L’Auxerrois et ses destinées : le Sauvignon aujourd’hui et demain

Le Saint-Bris, reconnu en AOC en 2003, témoigne aujourd’hui de la vitalité de l’Auxerrois. Impossible de passer à côté lors de la Saint-Vincent Tournante, la grande fête des vins de Bourgogne : en 2006, Saint-Bris-le-Vineux fut le premier village hors Côte d’Or à accueillir l’événement, signe que l’Auxerrois a repris sa place dans le cœur des amateurs (Dossier “Saint-Bris et son AOC”, BIVB, 2023).

Aujourd’hui, les exportations représentent plus de 40 % de la production de Saint-Bris, notamment vers la Grande-Bretagne, l’Allemagne et la Scandinavie (FranceAgriMer, 2022). Les styles évoluent, le bio progresse, et l’on assiste à une nouvelle génération de jeunes vignerons qui, tout en respectant l’héritage, osent des vinifications en amphore, ou en cuve ovoïde, pour révéler d’autres nuances du Sauvignon local.

Savourer l’âme d’une exception : visiter Saint-Bris

Pour qui veut comprendre l’identité du Sauvignon blanc à Saint-Bris, rien ne vaut une escapade sur place : découvrir ces galeries creusées dans la falaise, où vieillissent des barriques dorées ; rencontrer ces femmes et ces hommes qui, à la vigne ou au chai, travaillent avec patience, dans ce coin d’Auxerrois resté un peu secret.

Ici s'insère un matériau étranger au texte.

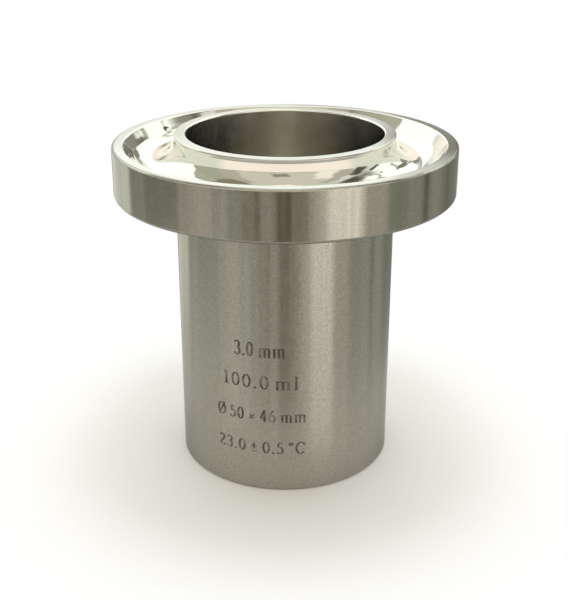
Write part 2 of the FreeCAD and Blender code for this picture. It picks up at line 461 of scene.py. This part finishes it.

Ce vin d’exception, cousu entre tradition et modernité, n’est pas seulement un symbole local : il parle d’adaptation, de mémoire, de la poésie des cépages voyageurs. La prochaine fois que vous lèverez un verre de Saint-Bris, songez à la route qu’a parcourue le Sauvignon blanc pour devenir, ici, le messager d’une Bourgogne définitivement différente.